I might add that there were still a large number of Tin Pan Alley songwriters who were trying to write radio hits instead of show hits, but many of them aspired to Broadway or Hollywood prominence because that’s where the big money and prestige lay.

When rock and roll and country broke big in the ‘50s and ‘60s, the golden age of the Broadway and Hollywood musicals ended. The world of hit songs came to be dominated by professional one-offers who like their Tin Pan Alley predecessors wrote songs to be hits on radio and records. The pop critic had not yet made his mark, so these songwriters got little recognition but then, the song was here today gone tomorrow, or maybe in four months. They did not expect their songs to be standards but at least they had the opportunity to hear their songs as hits on the radio, and the money could be impressive.
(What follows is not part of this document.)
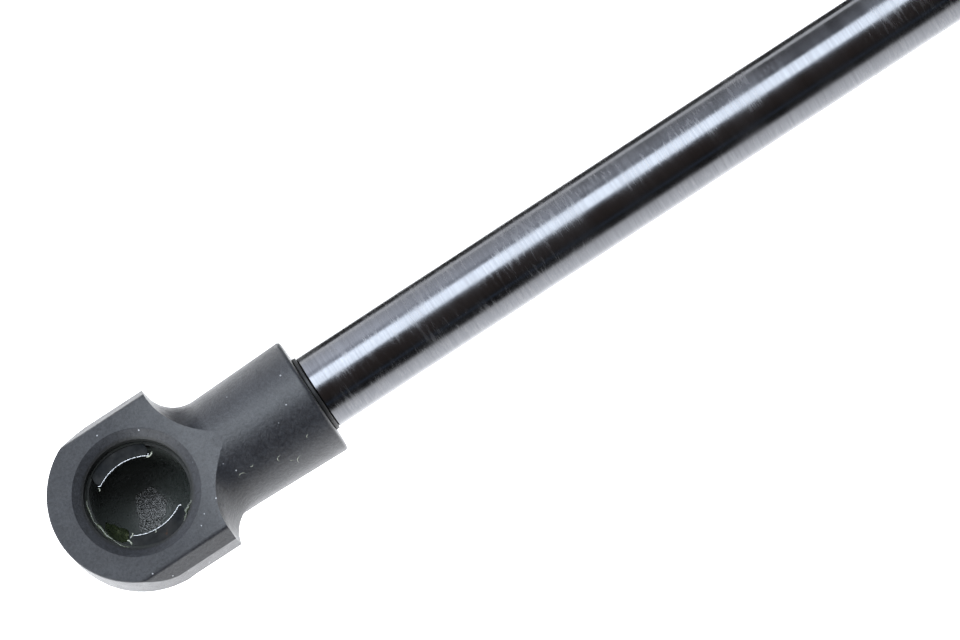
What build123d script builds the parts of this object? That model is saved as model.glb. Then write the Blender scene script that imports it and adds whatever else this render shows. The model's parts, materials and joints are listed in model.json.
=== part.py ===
from build123d import *
import math
import os

os.makedirs("parts", exist_ok=True)

# Gas strut stay with a plastic ball socket at each end, drawn with the rod fully out.
# Origin: ball centre of the rod-end socket. +X runs along the strut towards the tube end,
# +Z points out of both socket mouths, +Y completes the frame. Millimetres throughout.

# ---- strut layout along X ----
BALL_SPACING = 300.0
TUBE_LENGTH = 150.0
STROKE = 100.0
ROD_RADIUS = 4.0
ROD_CHAMFER = 0.15
RUNNING_GAP = 0.03

# ---- ball socket ----
BALL_SEAT_RADIUS = 5.05
MOUTH_RADIUS = 5.48
THROAT_RADIUS = 5.1
MOUTH_FLARE_RADIUS = 6.5
MOUTH_FLARE_DEPTH = 0.65
SEAT_RIM_Z = 0.4
THROAT_Z = 1.2
MOUTH_WALL_Z = 4.13
FACE_Z = 5.8
FLANGE_BOTTOM_Z = 0.7
FLANGE_NOSE_RADIUS = 9.05
FLANGE_HALF_WIDTH = 9.0
FLANGE_BACK_X = 5.75
BEVEL_FACE_HALF_WIDTH = 8.0
BEVEL_LOW_Z = 3.9
BEVEL_ROUND = 0.5
CUP_RADIUS = 7.2
CUP_BACK_Z = -6.6
CUP_BACK_ROUND = 2.5
EDGE_BREAK = 0.18

# ---- socket barrel ----
BARREL_END_X = 19.72
BARREL_END_RADIUS = 6.36
BARREL_NECK_RADIUS = 6.06
BARREL_END_ROUND = 0.4
NECK_FILLET = 3.5
CREST_BLEND_START_X = 7.2
CREST_BLEND_RADIUS = 14.0
NECK_START_X = 3.5

# ---- M6 connection between a socket and its stud ----
THREAD_RADIUS = 3.0
THREAD_ROOT_RADIUS = 2.45
THREAD_PITCH = 1.0
THREAD_TURNS = 8
THREAD_CREST_FLAT = 0.14
THREAD_HOLE_RADIUS = 3.02
THREAD_HOLE_END_X = 9.4
THREAD_DRILL_TIP_X = 7.7
THREAD_LEAD_IN = 0.3
STUD_TIP_X = 10.4
STUD_TIP_CHAMFER = 0.5
STUD_RELIEF_RADIUS = 2.35
SHOULDER_X = 20.15
WASHER_RADIUS = 4.15
WASHER_BORE_RADIUS = 3.05
WASHER_ROUND = 0.12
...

I don’t think those writers fretted over their songs like the Broadway writers did. It was almost as if they felt that nobody would notice the extra polish, so why bother? I believe their successors today work the same way. Write the song, demo it, pitch it, tomorrow is another day and another song. But what about all the artists/writers who have emerged since Chuck Berry, the Kingston Trio, Bob Dylan and The Beatles forged the modern model? Like the Broadway writers, they can try out their new material on live audiences. And like the Broadway writers, their product gets critiqued. Like the Broadway writers, they can watch their careers crumble if the audiences don’t like their songs.
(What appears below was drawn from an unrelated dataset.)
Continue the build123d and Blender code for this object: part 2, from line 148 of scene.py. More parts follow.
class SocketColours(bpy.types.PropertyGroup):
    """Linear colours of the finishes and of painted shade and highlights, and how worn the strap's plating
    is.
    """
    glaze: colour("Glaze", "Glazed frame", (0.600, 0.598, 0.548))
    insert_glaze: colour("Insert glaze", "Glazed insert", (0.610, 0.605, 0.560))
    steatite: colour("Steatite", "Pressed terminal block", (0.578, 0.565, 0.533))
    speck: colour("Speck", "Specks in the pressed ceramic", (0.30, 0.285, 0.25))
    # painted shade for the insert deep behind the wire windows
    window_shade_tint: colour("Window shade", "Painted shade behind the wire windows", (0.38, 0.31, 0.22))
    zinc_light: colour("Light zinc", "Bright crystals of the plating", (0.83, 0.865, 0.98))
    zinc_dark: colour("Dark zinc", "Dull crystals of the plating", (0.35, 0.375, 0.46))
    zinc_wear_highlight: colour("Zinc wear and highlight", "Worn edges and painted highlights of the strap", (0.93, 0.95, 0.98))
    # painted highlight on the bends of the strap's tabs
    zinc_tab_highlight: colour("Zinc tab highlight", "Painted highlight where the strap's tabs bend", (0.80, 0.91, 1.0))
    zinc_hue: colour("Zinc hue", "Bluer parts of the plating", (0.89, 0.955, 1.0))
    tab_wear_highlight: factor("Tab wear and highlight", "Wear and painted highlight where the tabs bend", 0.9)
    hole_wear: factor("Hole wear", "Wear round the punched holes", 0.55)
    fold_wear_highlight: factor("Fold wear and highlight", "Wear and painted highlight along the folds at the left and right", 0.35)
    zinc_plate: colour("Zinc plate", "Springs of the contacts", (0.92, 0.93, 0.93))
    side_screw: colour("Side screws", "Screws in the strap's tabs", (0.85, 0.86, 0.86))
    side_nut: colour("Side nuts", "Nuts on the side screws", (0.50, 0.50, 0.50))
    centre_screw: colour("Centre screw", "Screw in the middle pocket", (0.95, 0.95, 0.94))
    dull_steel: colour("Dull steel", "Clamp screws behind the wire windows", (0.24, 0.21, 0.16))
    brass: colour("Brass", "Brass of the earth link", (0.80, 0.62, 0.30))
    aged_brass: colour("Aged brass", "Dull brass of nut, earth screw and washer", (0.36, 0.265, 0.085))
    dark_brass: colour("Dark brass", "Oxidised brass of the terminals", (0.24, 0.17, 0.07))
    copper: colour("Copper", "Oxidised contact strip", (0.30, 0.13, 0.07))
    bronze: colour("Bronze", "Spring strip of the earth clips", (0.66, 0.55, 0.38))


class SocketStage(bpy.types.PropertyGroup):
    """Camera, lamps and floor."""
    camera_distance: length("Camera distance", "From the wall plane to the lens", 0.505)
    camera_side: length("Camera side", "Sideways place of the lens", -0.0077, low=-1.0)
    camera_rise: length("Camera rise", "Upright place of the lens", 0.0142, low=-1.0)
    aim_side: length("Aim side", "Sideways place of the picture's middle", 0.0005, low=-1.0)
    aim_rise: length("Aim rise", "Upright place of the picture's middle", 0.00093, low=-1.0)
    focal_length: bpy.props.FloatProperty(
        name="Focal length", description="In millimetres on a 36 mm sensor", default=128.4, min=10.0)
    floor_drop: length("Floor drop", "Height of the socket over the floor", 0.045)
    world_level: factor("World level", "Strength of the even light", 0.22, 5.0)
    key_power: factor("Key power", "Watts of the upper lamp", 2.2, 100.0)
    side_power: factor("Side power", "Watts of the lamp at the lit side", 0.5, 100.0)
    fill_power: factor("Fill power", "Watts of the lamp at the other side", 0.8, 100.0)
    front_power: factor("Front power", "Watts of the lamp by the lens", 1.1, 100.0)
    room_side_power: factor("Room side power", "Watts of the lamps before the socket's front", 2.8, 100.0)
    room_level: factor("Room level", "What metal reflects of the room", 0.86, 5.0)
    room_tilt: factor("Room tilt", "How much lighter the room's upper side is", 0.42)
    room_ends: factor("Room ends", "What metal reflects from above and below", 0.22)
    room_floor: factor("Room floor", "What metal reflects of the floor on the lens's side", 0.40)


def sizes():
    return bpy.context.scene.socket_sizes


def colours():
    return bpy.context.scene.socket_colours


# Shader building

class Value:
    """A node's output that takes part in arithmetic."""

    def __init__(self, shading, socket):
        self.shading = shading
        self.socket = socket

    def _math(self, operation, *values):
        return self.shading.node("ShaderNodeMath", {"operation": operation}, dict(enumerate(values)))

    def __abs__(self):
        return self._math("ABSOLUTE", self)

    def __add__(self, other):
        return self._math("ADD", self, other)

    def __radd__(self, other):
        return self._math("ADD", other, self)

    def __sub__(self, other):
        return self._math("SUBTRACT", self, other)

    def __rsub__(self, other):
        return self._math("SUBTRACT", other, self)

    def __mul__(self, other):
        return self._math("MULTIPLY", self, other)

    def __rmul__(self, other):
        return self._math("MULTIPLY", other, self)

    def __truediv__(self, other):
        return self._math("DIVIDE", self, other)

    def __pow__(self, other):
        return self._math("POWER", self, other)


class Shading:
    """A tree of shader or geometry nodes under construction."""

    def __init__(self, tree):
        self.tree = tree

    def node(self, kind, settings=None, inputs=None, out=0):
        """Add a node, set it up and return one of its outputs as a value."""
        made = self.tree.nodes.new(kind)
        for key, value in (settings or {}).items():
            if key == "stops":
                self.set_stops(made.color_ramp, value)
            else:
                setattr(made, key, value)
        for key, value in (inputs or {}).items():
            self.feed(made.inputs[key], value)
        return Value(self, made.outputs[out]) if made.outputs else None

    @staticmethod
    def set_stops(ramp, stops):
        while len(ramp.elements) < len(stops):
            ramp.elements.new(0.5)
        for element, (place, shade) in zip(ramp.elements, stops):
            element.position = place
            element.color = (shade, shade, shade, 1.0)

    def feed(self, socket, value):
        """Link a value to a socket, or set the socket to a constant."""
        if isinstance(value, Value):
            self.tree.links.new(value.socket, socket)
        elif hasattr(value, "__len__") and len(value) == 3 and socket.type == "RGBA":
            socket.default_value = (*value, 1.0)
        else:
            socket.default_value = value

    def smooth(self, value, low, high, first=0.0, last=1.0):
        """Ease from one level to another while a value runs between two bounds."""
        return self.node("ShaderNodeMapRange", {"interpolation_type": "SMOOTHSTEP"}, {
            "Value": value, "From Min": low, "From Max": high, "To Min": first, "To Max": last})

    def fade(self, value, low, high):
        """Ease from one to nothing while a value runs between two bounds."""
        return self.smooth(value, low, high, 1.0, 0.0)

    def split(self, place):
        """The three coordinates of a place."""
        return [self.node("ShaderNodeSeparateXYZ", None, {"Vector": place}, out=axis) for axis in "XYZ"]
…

I’m sure that some artists/writers are much more painstaking than others, but today’s songwriting tends to come from a different place than the output of the Broadway writer. Perhaps because many modern songs scarcely have an existence outside of the sound created in the studio, I believe that today’s writers tend to write on the inspiration that gave them the first draft of the song. Perhaps they feel that tinkering too much deprives the song of the electric spontaneity that gave it its birth.

So you might say there are two models of songwriting in our tradition, the inspirational and the perspiration-al. And no, I am not here to judge which is superior; one might as well compare the merits of Charles Schultz to those of Thomas Wolfe. I just wish that the two traditions could exist side by side. Because as rock and roll made its mark, it virtually wiped the pop music slate clean of songs written in the Broadway tradition. We lost a great craft, and I’m not sure we’ll ever get it back.